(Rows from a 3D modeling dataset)
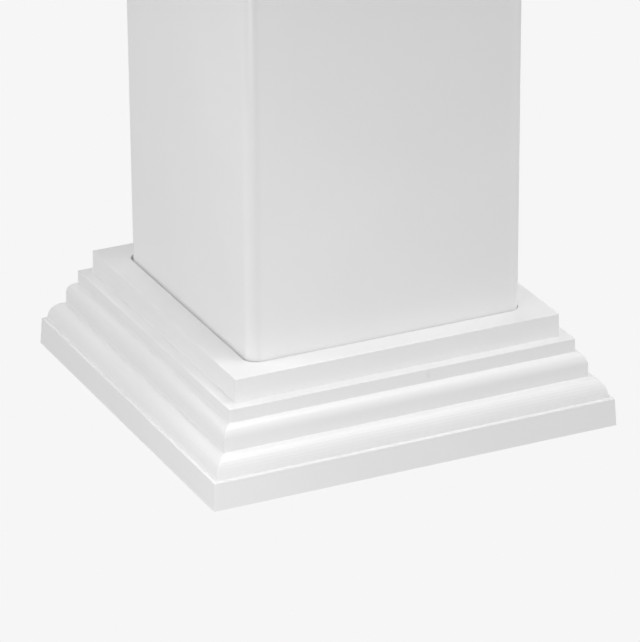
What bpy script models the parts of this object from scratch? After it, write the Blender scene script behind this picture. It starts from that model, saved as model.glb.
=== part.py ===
"""Square column wrap: a hollow sleeve with rounded corners, standing in a stepped base trim.

Metres, +Z up. Both pieces stand on z = 0, and the trim is centred on the Z axis.
The front is towards -Y.
"""

import math

import bmesh
import bpy

# Sleeve
SLEEVE_WIDTH = 0.2032
SLEEVE_HEIGHT = 1.000
SLEEVE_WALL = 0.0038
SLEEVE_CORNER_RADIUS = 0.0095
SLEEVE_CORNER_STEPS = 10

# Play between the sleeve and the trim's opening, which the sleeve doesn't fill evenly
CLOSE_GAP = 0.0004
WIDE_GAP = 0.0016

# Members of the trim, from the opening outward and from the top down
COLLAR_TOP_WIDTH = 0.0180
COLLAR_FACE_HEIGHT = 0.0168
STEP_TOP_WIDTH = 0.0080
STEP_FACE_HEIGHT = 0.0096
NOSE_RADIUS = 0.0084
NOSE_REACH = 0.0066
NOSE_FACE_HEIGHT = 0.0089
OVOLO_REACH = 0.0105
OVOLO_DROP = 0.0139
FILLET_WIDTH = 0.0030
PLINTH_HEIGHT = 0.0196

# Draft of the trim's upright faces, which lean outward towards the ground
FACE_DRAFT = math.radians(1.0)
PLINTH_DRAFT = math.radians(3.4)

# The trim is a moulded shell, open below
TRIM_WALL = 0.0030
TRIM_EDGE_RADIUS = 0.0005
TRIM_EDGE_STEPS = 3
TRIM_MITRE_RADIUS = 0.0006
TRIM_CORNER_STEPS = 8
ROUND_STEPS = 9

# Facets that meet at less than this angle are shaded as one surface
SMOOTH_ANGLE = math.radians(35)

WHITE_VINYL = (0.84, 0.84, 0.84, 1.0)
SLEEVE_ROUGHNESS = 0.42
TRIM_ROUGHNESS = 0.38


def clear_scene():
    for obj in list(bpy.data.objects):
        bpy.data.objects.remove(obj, do_unlink=True)


def make_material(name, colour, roughness):
    material = bpy.data.materials.new(name)
    material.use_nodes = True
    shader = material.node_tree.nodes["Principled BSDF"]
    shader.inputs["Base Color"].default_value = colour
    shader.inputs["Roughness"].default_value = roughness
    shader.inputs["Metallic"].default_value = 0.0
    return material


def square_ring(half_width, corner_radius, corner_steps):
    """Plan points of a square with rounded corners, counter-clockwise, centred on the origin."""
    inset = half_width - corner_radius
    points = []
    for quarter in range(4):
        turn = quarter * math.pi / 2
        centre_x = inset * (math.cos(turn) - math.sin(turn))
        centre_y = inset * (math.sin(turn) + math.cos(turn))
        for step in range(corner_steps + 1):
            angle = turn + step / corner_steps * math.pi / 2
            x = centre_x + corner_radius * math.cos(angle)
            y = centre_y + corner_radius * math.sin(angle)
            points.append((x, y))
    return points


def sweep_round_square(name, section, corner_steps, material):
    """Solid swept round a square. The section is a closed loop of (half width, corner radius, height)."""
    mesh_builder = bmesh.new()
    rings = []
    for half_width, corner_radius, height in section:
        plan = square_ring(half_width, corner_radius, corner_steps)
        rings.append([mesh_builder.verts.new((x, y, height)) for x, y in plan])
    for ring, next_ring in zip(rings, rings[1:] + rings[:1]):
        for index in range(len(ring)):
            after = (index + 1) % len(ring)
            mesh_builder.faces.new((ring[index], ring[after], next_ring[after], next_ring[index]))
    bmesh.ops.recalc_face_normals(mesh_builder, faces=mesh_builder.faces)
    mesh = bpy.data.meshes.new(name)
    mesh_builder.to_mesh(mesh)
    mesh_builder.free()
    mesh.shade_smooth()
    mesh.set_sharp_from_angle(angle=SMOOTH_ANGLE)
    mesh.materials.append(material)
    obj = bpy.data.objects.new(name, mesh)
    bpy.context.scene.collection.objects.link(obj)
    return obj


def arc_points(centre, radius_out, radius_up, start_angle):
    """Points of an elliptical arc about its centre, from start_angle down to where it stands upright."""
    points = []
    for step in range(ROUND_STEPS + 1):
        angle = start_angle * (1 - step / ROUND_STEPS)
        points.append((centre[0] + radius_out * math.cos(angle), centre[1] + radius_up * math.sin(angle)))
    return points


def nose_round(start):
    """Round that leaves the face above it at a slope and turns upright."""
    start_angle = math.acos((NOSE_RADIUS - NOSE_REACH) / NOSE_RADIUS)
    centre = (start[0] + NOSE_REACH - NOSE_RADIUS, start[1] - nose_drop())
    return arc_points(centre, NOSE_RADIUS, NOSE_RADIUS, start_angle)


def ovolo_round(start):
    """Quarter of an ellipse that leaves the face above it level and turns upright."""
    return arc_points((start[0], start[1] - OVOLO_DROP), OVOLO_REACH, OVOLO_DROP, math.pi / 2)


def face_below(start, height, draft):
    """Foot of an upright face that leans outward by the draft angle."""
    return (start[0] + height * math.tan(draft), start[1] - height)


def nose_drop():
    return math.sqrt(NOSE_RADIUS ** 2 - (NOSE_RADIUS - NOSE_REACH) ** 2)


def trim_height():
    faces = COLLAR_FACE_HEIGHT + STEP_FACE_HEIGHT + NOSE_FACE_HEIGHT + PLINTH_HEIGHT
    return faces + nose_drop() + OVOLO_DROP


def trim_opening_half():
    return (SLEEVE_WIDTH + CLOSE_GAP + WIDE_GAP) / 2


def trim_outline():
    """Outer outline of the trim as (distance out, height), and the places of its crisp outer corners."""
    opening = (trim_opening_half(), trim_height())
    collar_edge = (opening[0] + COLLAR_TOP_WIDTH, opening[1])
    collar_foot = face_below(collar_edge, COLLAR_FACE_HEIGHT, FACE_DRAFT)
    step_edge = (collar_foot[0] + STEP_TOP_WIDTH, collar_foot[1])
    step_foot = face_below(step_edge, STEP_FACE_HEIGHT, FACE_DRAFT)
    nose = nose_round(step_foot)
    nose_foot = face_below(nose[-1], NOSE_FACE_HEIGHT, FACE_DRAFT)
    ovolo = ovolo_round(nose_foot)
    plinth_edge = (ovolo[-1][0] + FILLET_WIDTH, ovolo[-1][1])
    plinth_foot = face_below(plinth_edge, PLINTH_HEIGHT, PLINTH_DRAFT)
    outline = [opening, collar_edge, collar_foot, step_edge, *nose, *ovolo, plinth_edge, plinth_foot]
    return outline, {collar_edge, step_edge, plinth_edge}


def direction(start, end):
    length = math.dist(start, end)
    return ((end[0] - start[0]) / length, (end[1] - start[1]) / length)


def rounded_corner(before, corner, after, radius, steps):
    """Points of an arc that touches both lines of a corner."""
    into = direction(before, corner)
    out = direction(corner, after)
    turn = math.atan2(into[0] * out[1] - into[1] * out[0], into[0] * out[0] + into[1] * out[1])
    side = math.copysign(1.0, turn)
    setback = radius * math.tan(abs(turn) / 2)
    start = (corner[0] - into[0] * setback, corner[1] - into[1] * setback)
    centre = (start[0] - into[1] * radius * side, start[1] + into[0] * radius * side)
    first = math.atan2(start[1] - centre[1], start[0] - centre[0])
    points = []
    for step in range(steps + 1):
        angle = first + turn * step / steps
        points.append((centre[0] + radius * math.cos(angle), centre[1] + radius * math.sin(angle)))
    return points


def soften(outline, corners, radius, steps):
    points = [outline[0]]
    for before, corner, after in zip(outline, outline[1:], outline[2:]):
        if corner in corners:
            points.extend(rounded_corner(before, corner, after, radius, steps))
        else:
            points.append(corner)
    points.append(outline[-1])
    return points


def inner_outline(outline, wall):
    """The outline moved in by the wall, with its ends kept at the opening and on the ground."""
    normals = []
    for start, end in zip(outline, outline[1:]):
        along = direction(start, end)
        normals.append((-along[1], along[0]))
    points = [(outline[0][0], outline[0][1] - wall)]
    for corner, first, second in zip(outline[1:], normals, normals[1:]):
        share = wall / (1 + first[0] * second[0] + first[1] * second[1])
        points.append((corner[0] - (first[0] + second[0]) * share, corner[1] - (first[1] + second[1]) * share))
    last = outline[-1]
    points.append((last[0] - wall / normals[-1][0], last[1]))
    return points


def make_sleeve():
    outer = SLEEVE_WIDTH / 2
    inner = outer - SLEEVE_WALL
    inner_radius = max(SLEEVE_CORNER_RADIUS - SLEEVE_WALL, SLEEVE_WALL / 4)
    section = [
        (outer, SLEEVE_CORNER_RADIUS, 0.0),
        (outer, SLEEVE_CORNER_RADIUS, SLEEVE_HEIGHT),
        (inner, inner_radius, SLEEVE_HEIGHT),
        (inner, inner_radius, 0.0),
    ]
    material = make_material("sleeve_white_vinyl", WHITE_VINYL, SLEEVE_ROUGHNESS)
    sleeve = sweep_round_square("column_sleeve", section, SLEEVE_CORNER_STEPS, material)
    shift = (WIDE_GAP - CLOSE_GAP) / 2
    sleeve.location = (shift, -shift, 0.0)
    return sleeve


def make_base_trim():
    """The opening's corners are rounded like the sleeve's, and the trim's outer corners are crisp mitres."""
    outline, crisp_corners = trim_outline()
    outer = soften(outline, crisp_corners, TRIM_EDGE_RADIUS, TRIM_EDGE_STEPS)
    inner = inner_outline(outline, TRIM_WALL)
    section = []
    for out, height in outer + inner[::-1]:
        at_opening = out == trim_opening_half()
        section.append((out, SLEEVE_CORNER_RADIUS if at_opening else TRIM_MITRE_RADIUS, height))
    material = make_material("trim_white_vinyl", WHITE_VINYL, TRIM_ROUGHNESS)
    return sweep_round_square("base_trim", section, TRIM_CORNER_STEPS, material)


clear_scene()
make_sleeve()
make_base_trim()
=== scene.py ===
"""Studio picture of the square column wrap: a white satin vinyl sleeve in a stepped base trim."""

import math

import bpy
from mathutils import Matrix, Vector

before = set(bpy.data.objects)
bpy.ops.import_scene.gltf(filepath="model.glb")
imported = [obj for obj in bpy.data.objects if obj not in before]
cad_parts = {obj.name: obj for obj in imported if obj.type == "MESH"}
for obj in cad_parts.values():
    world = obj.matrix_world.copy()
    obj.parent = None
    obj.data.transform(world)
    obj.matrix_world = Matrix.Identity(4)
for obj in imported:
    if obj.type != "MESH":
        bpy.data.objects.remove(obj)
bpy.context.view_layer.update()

# Camera, placed from the photograph's outline: angles in degrees, the rest in metres
CAMERA_YAW = 25.35
CAMERA_PITCH = 24.01
CAMERA_ROLL = -0.39
CAMERA_LENS_MM = 246.7
SENSOR_WIDTH_MM = 36.0
ORIGIN_FROM_CAMERA = (0.00169, 0.04310, 3.06425)
CAMERA_NEAR = 0.05
CAMERA_FAR = 80.0

# The pale surroundings are one even tone, as in the photograph, and light nothing. Two floors that the
# camera doesn't see stand in for the studio's own: a glowing square sends light up to the foot of the
# column, and a dark one keeps the fill light above the horizon.
STUDIO_HALF_SIZE = 25.0
STUDIO_GREY = 0.9216
GLOW_HALF_SIZE = 0.85
GLOW_DEPTH = 0.0003
DARK_DEPTH = 0.0006
GLOW_GREY = 0.616
FILL_GREY = 0.193
BLACK = (0.0, 0.0, 0.0, 1.0)
WHITE = (1.0, 1.0, 1.0, 1.0)

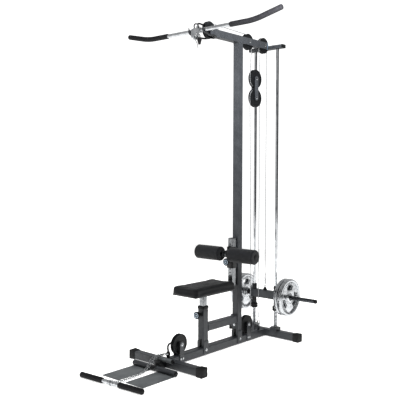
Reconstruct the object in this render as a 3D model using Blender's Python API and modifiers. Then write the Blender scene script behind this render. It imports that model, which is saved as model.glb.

> _AIM_
Retype only what lies between the line bearing "shift = (WIDE_GAP - CLOSE_GAP) / 2" and the line bearing "obj.parent = None", keeping both of those lines.

> _FINISHED ANSWER_
    shift = (WIDE_GAP - CLOSE_GAP) / 2
    sleeve.location = (shift, -shift, 0.0)
    return sleeve


def make_base_trim():
    """The opening's corners are rounded like the sleeve's, and the trim's outer corners are crisp mitres."""
    outline, crisp_corners = trim_outline()
    outer = soften(outline, crisp_corners, TRIM_EDGE_RADIUS, TRIM_EDGE_STEPS)
    inner = inner_outline(outline, TRIM_WALL)
    section = []
    for out, height in outer + inner[::-1]:
        at_opening = out == trim_opening_half()
        section.append((out, SLEEVE_CORNER_RADIUS if at_opening else TRIM_MITRE_RADIUS, height))
    material = make_material("trim_white_vinyl", WHITE_VINYL, TRIM_ROUGHNESS)
    return sweep_round_square("base_trim", section, TRIM_CORNER_STEPS, material)


clear_scene()
make_sleeve()
make_base_trim()
=== scene.py ===
"""Studio picture of the square column wrap: a white satin vinyl sleeve in a stepped base trim."""

import math

import bpy
from mathutils import Matrix, Vector

before = set(bpy.data.objects)
bpy.ops.import_scene.gltf(filepath="model.glb")
imported = [obj for obj in bpy.data.objects if obj not in before]
cad_parts = {obj.name: obj for obj in imported if obj.type == "MESH"}
for obj in cad_parts.values():
    world = obj.matrix_world.copy()
    obj.parent = None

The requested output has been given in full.